The biggest experience-based tip is simple: do not treat winterization as a race. Slow is smooth, and smooth prevents cracked castings, dry starts, dead batteries, and springtime regret. A properly winterized Mercruiser should wake up in spring like it had a nice nap, not like it spent the winter plotting revenge.
Conclusion
Learning how to winterize your Mercruiser is one of the best investments you can make as a boat owner. The process protects the engine from freeze damage, shields internal parts from corrosion, preserves fuel quality, keeps the sterndrive healthy, and makes spring commissioning much easier.

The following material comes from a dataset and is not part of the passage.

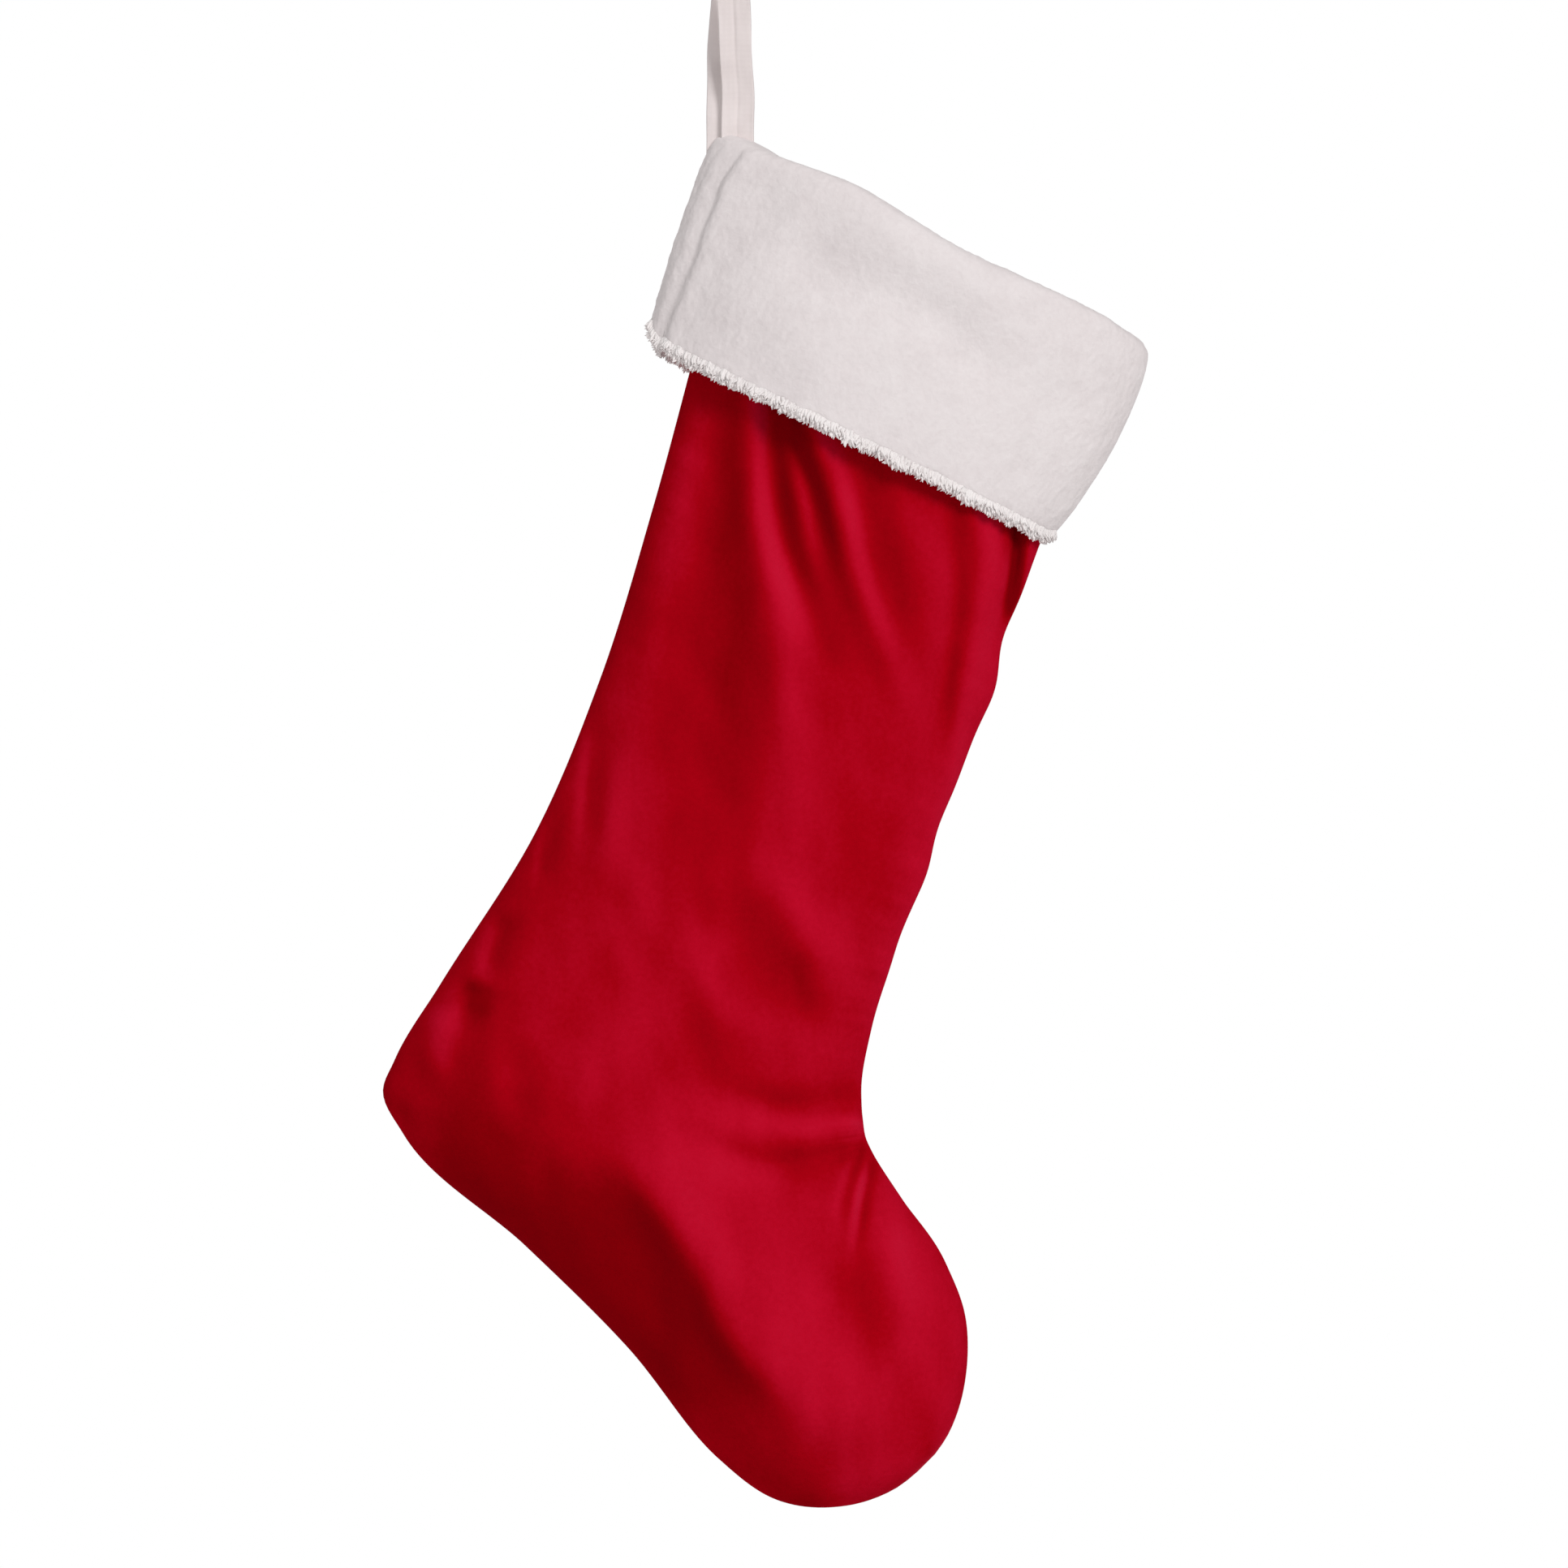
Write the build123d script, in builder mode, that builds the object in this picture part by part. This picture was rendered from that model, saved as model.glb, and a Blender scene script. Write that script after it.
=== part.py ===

The key is to follow a complete plan: stabilize the fuel, change contaminated fluids, drain raw water thoroughly, add the right marine antifreeze, protect the cylinders if required, service the drive, care for the battery, and store the boat clean and dry.
Every Mercruiser model has its own details, so never rely on guesswork alone. Use your owner’s manual, consult a certified Mercury Marine technician when needed, and create a repeatable checklist for your boat. Done correctly, Mercruiser winterization is not just seasonal maintenance. It is a promise to your future self that the first warm boating day of spring will involve more cruising and less cursing.
Note: This article is written for general educational and publishing purposes. Always follow the off:icial owner’s manual for your exact Mercruiser model, use marine-rated products, recycle used fluids responsibly, and consult a certified marine technician if you are unsure about any step.